* begin *

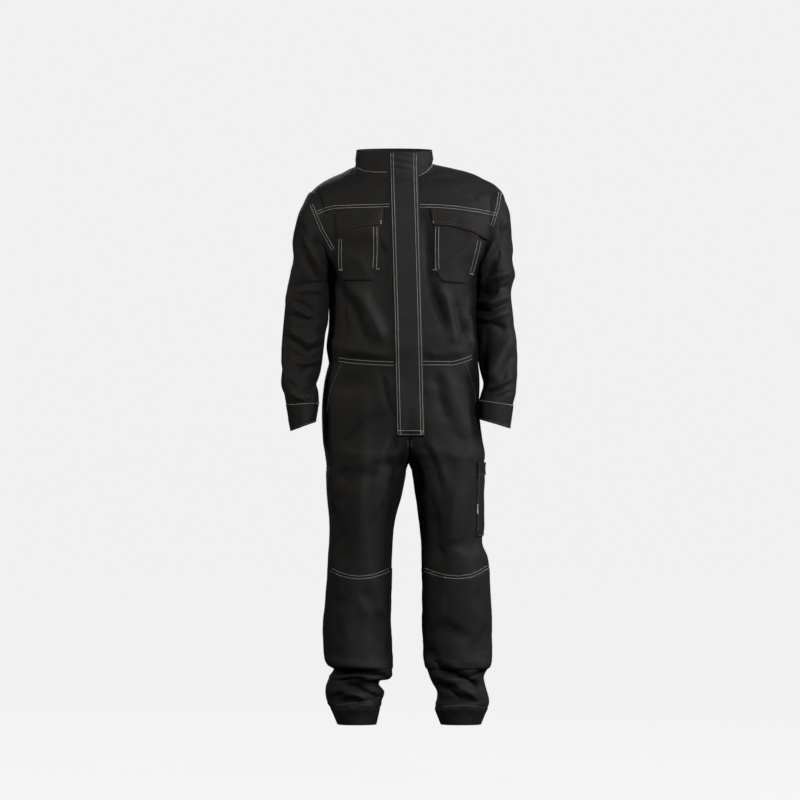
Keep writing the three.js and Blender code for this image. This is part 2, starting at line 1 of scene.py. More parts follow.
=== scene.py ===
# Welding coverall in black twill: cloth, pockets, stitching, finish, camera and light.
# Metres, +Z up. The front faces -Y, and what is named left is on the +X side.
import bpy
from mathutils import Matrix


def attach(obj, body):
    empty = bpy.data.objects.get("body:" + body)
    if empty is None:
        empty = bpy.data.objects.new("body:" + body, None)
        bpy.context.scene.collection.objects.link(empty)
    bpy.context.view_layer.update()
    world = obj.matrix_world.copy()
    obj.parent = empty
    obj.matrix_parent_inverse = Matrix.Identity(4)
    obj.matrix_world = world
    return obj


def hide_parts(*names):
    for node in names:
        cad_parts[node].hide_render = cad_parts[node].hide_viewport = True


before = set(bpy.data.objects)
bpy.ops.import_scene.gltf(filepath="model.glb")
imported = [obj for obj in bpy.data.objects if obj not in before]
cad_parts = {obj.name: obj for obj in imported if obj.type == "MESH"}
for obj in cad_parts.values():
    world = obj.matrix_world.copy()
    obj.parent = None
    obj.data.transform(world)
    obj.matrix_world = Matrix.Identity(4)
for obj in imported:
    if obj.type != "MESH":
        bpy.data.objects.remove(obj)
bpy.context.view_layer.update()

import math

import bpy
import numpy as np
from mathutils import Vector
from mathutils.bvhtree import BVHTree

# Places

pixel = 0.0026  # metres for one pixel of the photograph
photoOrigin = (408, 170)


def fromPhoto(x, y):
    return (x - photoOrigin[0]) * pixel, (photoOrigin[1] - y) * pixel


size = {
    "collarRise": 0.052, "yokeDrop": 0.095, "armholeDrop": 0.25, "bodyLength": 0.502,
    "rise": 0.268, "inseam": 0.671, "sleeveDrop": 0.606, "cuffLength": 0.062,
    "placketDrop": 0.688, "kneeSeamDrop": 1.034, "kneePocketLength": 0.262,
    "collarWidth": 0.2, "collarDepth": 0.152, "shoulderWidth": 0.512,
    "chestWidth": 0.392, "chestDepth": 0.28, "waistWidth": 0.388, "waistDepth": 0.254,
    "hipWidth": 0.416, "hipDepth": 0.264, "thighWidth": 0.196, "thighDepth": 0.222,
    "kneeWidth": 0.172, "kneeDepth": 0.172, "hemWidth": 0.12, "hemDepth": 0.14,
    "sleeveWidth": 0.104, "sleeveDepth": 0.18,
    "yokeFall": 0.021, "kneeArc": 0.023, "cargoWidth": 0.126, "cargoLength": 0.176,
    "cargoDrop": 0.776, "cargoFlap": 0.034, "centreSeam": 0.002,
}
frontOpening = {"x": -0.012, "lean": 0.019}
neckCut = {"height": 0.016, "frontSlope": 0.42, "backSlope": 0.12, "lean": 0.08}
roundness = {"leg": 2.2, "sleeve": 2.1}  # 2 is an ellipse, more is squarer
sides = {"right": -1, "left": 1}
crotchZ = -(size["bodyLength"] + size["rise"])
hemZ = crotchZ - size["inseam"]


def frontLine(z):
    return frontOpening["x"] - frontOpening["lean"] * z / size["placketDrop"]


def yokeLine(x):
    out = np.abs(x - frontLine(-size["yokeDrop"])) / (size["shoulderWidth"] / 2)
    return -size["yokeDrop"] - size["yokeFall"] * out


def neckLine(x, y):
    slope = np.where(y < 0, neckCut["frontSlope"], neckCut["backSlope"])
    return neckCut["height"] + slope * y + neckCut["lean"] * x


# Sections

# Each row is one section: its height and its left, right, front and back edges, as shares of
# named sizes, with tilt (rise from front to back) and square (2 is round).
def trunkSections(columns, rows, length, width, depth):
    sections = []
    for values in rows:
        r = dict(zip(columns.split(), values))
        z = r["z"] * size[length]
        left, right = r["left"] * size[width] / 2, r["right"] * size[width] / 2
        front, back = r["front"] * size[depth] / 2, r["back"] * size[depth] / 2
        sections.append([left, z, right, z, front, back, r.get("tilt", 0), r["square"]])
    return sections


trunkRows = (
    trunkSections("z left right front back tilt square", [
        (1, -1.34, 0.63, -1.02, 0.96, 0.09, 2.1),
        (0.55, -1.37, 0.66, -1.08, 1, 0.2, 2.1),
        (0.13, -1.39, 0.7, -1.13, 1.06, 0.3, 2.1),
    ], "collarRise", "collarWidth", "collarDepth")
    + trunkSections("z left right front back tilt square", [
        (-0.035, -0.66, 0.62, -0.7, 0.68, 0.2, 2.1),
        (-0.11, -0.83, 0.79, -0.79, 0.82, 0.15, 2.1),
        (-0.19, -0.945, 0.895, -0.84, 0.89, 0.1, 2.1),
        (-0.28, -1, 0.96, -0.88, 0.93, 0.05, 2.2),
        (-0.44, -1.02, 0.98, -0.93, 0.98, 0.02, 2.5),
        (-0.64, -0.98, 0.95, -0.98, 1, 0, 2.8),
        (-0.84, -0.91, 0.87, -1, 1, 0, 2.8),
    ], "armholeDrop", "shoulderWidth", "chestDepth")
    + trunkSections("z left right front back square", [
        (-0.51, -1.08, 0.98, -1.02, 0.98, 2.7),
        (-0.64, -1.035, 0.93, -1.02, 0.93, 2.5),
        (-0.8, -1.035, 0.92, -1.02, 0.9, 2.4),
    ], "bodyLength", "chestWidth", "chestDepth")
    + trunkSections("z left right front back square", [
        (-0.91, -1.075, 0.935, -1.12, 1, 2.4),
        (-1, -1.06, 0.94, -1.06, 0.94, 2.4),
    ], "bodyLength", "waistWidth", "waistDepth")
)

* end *
* begin *

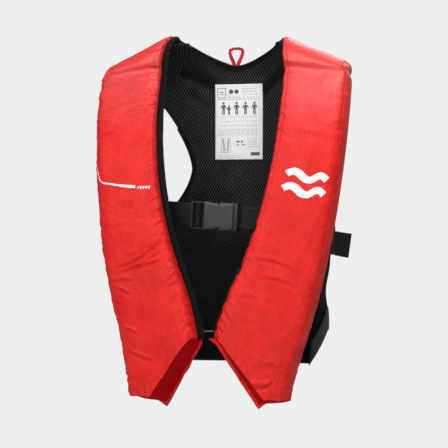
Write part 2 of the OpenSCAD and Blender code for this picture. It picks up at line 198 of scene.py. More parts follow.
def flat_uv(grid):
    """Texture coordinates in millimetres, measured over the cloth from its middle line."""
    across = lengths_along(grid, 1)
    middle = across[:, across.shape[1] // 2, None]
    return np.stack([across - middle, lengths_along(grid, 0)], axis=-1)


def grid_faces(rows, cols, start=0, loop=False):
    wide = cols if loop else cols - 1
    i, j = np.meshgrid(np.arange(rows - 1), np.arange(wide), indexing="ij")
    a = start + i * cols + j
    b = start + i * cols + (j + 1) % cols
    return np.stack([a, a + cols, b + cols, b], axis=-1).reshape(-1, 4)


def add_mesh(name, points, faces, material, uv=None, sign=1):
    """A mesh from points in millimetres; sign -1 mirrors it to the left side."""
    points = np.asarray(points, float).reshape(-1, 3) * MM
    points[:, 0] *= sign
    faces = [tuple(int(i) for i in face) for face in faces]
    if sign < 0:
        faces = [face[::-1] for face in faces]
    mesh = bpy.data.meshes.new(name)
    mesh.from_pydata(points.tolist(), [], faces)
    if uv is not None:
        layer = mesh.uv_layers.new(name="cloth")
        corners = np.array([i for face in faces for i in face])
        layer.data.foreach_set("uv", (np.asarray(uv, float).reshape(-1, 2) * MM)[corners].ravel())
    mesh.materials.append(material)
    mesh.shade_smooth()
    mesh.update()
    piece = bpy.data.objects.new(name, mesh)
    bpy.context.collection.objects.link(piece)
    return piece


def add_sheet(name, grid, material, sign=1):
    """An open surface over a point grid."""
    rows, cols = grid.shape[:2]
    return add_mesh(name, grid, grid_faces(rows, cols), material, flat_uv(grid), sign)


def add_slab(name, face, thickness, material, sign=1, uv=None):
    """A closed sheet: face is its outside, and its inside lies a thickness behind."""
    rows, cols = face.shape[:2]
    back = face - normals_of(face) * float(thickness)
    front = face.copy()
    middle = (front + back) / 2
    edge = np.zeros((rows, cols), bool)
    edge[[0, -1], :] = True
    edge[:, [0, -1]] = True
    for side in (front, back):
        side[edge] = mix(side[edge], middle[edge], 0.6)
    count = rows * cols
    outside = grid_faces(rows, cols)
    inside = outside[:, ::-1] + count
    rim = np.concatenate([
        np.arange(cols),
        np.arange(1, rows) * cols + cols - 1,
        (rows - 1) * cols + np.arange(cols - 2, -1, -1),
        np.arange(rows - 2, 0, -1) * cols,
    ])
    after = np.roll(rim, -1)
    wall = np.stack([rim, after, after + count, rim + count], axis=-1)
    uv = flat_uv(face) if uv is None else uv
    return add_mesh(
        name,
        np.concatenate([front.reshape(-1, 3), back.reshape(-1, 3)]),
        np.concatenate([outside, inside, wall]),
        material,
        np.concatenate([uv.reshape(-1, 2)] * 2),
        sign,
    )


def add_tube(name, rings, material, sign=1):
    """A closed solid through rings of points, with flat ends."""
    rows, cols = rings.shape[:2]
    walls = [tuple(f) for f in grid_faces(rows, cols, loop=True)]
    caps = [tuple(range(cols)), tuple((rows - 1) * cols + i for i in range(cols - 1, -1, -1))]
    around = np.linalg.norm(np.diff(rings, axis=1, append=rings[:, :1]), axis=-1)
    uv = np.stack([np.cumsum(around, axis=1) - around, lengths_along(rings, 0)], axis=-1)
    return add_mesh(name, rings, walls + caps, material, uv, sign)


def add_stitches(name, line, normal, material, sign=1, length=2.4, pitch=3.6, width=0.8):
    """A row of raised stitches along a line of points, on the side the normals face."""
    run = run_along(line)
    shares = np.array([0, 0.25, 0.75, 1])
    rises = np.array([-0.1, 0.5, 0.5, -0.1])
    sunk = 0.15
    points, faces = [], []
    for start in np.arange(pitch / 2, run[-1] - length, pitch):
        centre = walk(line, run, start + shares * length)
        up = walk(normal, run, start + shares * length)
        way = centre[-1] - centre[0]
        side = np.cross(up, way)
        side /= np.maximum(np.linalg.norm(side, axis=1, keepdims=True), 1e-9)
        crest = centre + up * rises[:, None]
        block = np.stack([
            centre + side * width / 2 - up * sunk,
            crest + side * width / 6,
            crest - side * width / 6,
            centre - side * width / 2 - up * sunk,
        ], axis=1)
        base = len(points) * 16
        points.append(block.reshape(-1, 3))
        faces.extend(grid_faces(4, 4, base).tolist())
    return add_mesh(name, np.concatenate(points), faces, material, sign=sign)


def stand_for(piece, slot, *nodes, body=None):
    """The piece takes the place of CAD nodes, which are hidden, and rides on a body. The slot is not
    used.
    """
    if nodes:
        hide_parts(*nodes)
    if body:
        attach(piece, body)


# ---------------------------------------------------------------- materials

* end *

_REQUEST:_
From the line containing "Write part 2" down to the line containing "return np.stack([a, a" in the material above, reproduce every line exactly, including the two end lines.

_OUTPUT:_
Write part 2 of the OpenSCAD and Blender code for this picture. It picks up at line 198 of scene.py. More parts follow.
def flat_uv(grid):
    """Texture coordinates in millimetres, measured over the cloth from its middle line."""
    across = lengths_along(grid, 1)
    middle = across[:, across.shape[1] // 2, None]
    return np.stack([across - middle, lengths_along(grid, 0)], axis=-1)


def grid_faces(rows, cols, start=0, loop=False):
    wide = cols if loop else cols - 1
    i, j = np.meshgrid(np.arange(rows - 1), np.arange(wide), indexing="ij")
    a = start + i * cols + j
    b = start + i * cols + (j + 1) % cols
    return np.stack([a, a + cols, b + cols, b], axis=-1).reshape(-1, 4)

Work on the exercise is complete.